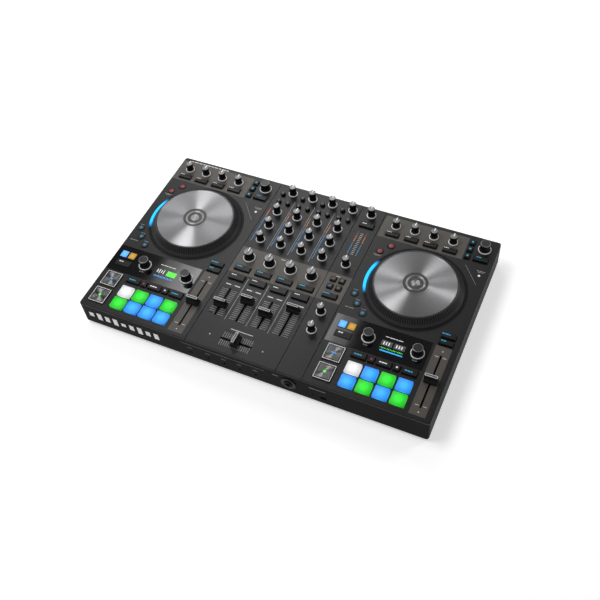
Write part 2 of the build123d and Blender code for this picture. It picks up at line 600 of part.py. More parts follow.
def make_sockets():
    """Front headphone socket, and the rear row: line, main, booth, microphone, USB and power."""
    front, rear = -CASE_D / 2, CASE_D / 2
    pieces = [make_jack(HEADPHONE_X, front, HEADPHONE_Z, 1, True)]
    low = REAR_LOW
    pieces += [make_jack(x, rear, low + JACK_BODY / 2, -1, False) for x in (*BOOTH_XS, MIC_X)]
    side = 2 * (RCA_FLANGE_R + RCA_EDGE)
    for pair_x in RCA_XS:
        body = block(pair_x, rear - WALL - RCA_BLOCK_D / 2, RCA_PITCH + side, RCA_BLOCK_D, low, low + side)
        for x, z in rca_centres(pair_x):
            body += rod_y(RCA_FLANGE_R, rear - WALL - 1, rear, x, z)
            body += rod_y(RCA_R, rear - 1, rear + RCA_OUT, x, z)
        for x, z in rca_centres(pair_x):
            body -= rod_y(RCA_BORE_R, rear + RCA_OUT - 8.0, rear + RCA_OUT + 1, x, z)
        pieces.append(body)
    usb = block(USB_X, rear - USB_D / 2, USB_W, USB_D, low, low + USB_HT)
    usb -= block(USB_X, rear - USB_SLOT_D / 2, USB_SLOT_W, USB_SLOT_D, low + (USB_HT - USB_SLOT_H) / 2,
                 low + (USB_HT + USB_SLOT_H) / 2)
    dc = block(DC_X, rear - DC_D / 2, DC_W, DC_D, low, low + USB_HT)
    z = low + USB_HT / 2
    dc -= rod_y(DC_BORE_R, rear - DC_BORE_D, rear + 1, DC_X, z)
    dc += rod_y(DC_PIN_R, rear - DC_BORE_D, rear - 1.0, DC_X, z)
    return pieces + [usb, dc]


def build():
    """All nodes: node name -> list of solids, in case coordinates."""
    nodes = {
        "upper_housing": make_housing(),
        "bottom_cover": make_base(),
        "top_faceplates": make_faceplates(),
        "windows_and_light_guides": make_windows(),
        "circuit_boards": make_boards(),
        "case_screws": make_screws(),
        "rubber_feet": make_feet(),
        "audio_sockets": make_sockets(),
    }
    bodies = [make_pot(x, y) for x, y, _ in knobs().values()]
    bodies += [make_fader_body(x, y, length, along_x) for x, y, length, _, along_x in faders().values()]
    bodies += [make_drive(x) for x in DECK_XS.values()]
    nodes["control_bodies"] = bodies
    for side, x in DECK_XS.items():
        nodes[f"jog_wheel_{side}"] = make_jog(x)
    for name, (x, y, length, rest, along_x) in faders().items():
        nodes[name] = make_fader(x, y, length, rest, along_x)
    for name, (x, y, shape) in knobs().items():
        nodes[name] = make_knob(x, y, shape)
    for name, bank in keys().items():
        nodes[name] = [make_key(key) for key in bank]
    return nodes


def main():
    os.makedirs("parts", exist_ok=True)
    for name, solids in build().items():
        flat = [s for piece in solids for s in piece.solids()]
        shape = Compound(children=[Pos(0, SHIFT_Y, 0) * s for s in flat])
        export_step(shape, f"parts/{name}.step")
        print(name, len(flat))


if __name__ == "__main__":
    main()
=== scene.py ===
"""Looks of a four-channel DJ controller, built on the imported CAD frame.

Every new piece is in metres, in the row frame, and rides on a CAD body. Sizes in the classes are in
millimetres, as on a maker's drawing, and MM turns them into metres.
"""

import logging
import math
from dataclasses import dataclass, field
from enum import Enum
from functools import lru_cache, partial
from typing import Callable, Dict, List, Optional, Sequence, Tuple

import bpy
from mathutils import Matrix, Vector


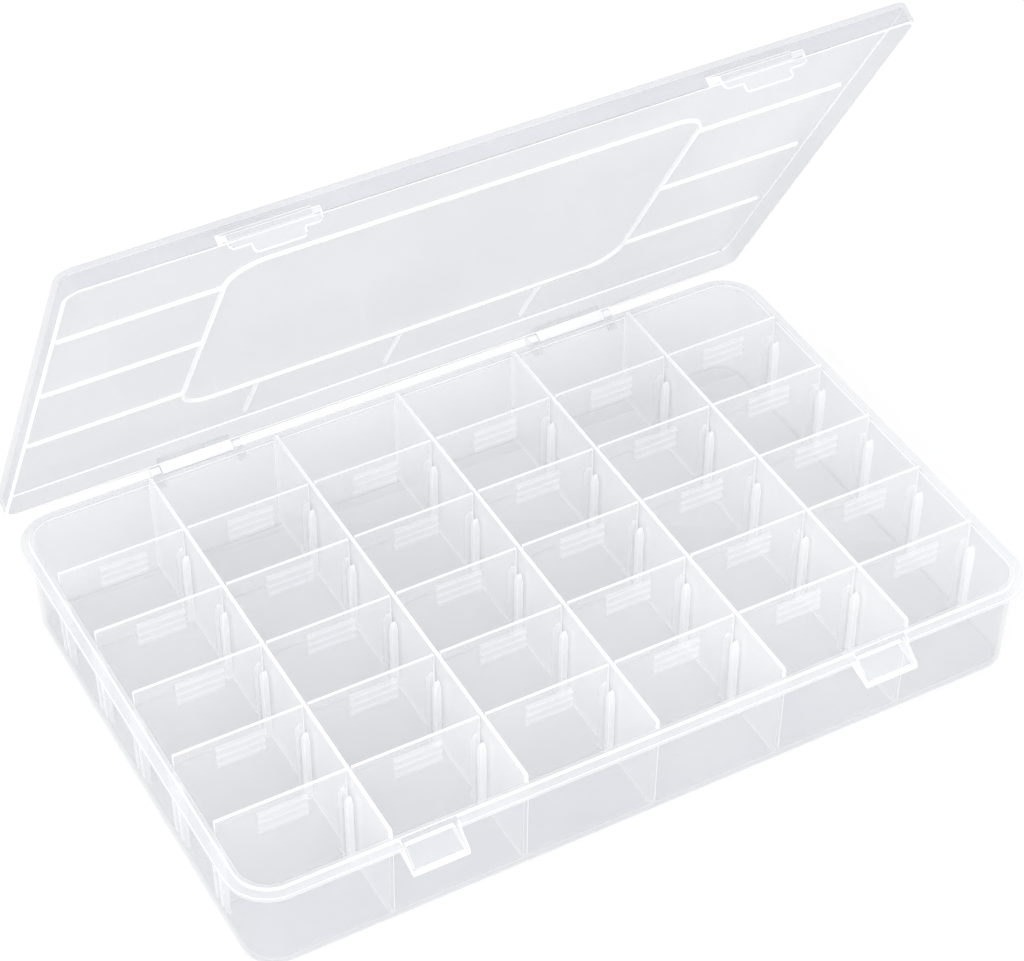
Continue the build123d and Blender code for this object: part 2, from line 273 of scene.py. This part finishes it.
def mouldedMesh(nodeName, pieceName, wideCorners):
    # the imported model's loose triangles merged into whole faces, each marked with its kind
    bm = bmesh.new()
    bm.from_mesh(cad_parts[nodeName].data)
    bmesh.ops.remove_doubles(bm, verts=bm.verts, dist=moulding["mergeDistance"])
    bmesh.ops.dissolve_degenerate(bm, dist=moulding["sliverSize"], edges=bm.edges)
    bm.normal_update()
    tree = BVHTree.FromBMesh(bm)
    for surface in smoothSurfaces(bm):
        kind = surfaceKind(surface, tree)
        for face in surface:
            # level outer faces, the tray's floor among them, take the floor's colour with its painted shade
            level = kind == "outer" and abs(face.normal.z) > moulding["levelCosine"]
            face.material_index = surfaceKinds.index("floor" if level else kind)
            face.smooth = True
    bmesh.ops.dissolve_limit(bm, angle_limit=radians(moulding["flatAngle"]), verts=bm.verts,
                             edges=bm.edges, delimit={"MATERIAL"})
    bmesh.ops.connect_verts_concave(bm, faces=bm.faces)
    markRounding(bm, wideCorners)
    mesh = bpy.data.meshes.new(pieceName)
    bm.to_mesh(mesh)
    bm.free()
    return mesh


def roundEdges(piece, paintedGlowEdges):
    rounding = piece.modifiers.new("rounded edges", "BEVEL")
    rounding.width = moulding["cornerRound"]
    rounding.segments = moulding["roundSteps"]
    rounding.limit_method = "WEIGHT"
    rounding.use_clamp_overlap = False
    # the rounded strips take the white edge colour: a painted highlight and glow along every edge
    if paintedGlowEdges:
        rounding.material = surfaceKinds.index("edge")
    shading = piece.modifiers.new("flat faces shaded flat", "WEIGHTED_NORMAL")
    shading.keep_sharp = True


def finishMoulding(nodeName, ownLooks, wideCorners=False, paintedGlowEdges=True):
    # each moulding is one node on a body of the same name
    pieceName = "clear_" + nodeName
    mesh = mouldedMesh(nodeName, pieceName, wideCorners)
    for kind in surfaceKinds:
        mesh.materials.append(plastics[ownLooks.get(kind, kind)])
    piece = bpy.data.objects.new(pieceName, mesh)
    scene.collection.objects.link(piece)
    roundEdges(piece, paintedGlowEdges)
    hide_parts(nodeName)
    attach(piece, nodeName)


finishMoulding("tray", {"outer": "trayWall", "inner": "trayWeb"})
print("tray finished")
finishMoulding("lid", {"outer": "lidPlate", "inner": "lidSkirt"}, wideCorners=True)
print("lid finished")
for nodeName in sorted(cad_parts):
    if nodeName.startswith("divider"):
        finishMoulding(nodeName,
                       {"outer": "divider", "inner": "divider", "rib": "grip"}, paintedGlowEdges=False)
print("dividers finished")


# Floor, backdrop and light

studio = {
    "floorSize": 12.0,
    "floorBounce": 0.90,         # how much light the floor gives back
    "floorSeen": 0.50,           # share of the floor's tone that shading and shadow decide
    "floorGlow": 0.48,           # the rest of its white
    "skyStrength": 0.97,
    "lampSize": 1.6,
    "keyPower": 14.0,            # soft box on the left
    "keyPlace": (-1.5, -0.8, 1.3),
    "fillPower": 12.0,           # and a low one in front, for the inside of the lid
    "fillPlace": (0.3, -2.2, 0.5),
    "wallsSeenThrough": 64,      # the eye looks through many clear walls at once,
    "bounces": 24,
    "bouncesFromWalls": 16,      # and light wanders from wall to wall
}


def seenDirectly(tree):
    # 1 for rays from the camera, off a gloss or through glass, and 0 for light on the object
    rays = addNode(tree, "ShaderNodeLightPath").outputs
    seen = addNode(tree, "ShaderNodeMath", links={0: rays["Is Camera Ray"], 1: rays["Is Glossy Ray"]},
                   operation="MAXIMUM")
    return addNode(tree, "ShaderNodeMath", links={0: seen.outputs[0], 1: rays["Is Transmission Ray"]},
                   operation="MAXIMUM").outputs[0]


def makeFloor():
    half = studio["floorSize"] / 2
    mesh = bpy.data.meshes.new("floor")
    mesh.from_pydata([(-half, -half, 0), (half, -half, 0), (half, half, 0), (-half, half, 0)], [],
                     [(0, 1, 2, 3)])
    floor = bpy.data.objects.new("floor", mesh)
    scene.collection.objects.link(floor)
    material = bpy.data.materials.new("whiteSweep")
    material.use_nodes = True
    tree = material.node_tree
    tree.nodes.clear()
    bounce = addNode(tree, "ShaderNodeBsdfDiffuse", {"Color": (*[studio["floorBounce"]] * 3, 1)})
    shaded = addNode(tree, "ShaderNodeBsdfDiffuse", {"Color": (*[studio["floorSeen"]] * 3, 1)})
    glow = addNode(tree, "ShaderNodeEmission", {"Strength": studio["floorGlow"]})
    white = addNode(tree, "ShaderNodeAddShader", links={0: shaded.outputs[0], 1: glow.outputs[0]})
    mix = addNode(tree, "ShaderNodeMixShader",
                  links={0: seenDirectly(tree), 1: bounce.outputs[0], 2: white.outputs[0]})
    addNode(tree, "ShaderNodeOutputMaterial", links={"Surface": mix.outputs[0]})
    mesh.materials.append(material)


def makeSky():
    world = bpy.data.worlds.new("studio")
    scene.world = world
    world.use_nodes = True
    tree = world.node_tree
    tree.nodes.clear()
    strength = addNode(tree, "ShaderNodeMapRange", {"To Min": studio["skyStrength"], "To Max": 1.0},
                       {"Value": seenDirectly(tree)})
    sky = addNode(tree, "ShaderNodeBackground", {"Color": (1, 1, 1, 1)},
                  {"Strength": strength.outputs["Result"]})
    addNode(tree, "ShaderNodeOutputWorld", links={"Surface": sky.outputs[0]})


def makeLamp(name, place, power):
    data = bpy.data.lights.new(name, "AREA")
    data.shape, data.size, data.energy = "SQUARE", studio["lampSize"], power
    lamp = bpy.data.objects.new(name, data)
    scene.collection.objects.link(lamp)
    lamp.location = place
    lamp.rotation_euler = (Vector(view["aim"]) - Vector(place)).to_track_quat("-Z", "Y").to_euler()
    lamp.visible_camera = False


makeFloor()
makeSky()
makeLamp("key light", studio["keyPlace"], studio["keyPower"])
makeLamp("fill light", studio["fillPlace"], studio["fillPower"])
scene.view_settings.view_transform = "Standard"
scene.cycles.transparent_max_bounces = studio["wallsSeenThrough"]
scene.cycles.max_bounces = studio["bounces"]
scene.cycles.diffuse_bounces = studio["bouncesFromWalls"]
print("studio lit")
▬▬▬▬▬▬
● **INSTRUCTIONS TO FOLLOW**:
The line containing "for name, bank" opens the part, and the line containing "from typing import" closes it. Output that part exactly, with both, and only that.

● **RESULT OF THE EXERCISE**:
    for name, bank in keys().items():
        nodes[name] = [make_key(key) for key in bank]
    return nodes


def main():
    os.makedirs("parts", exist_ok=True)
    for name, solids in build().items():
        flat = [s for piece in solids for s in piece.solids()]
        shape = Compound(children=[Pos(0, SHIFT_Y, 0) * s for s in flat])
        export_step(shape, f"parts/{name}.step")
        print(name, len(flat))


if __name__ == "__main__":
    main()
=== scene.py ===
"""Looks of a four-channel DJ controller, built on the imported CAD frame.

Every new piece is in metres, in the row frame, and rides on a CAD body. Sizes in the classes are in
millimetres, as on a maker's drawing, and MM turns them into metres.
"""

import logging
import math
from dataclasses import dataclass, field
from enum import Enum
from functools import lru_cache, partial
from typing import Callable, Dict, List, Optional, Sequence, Tuple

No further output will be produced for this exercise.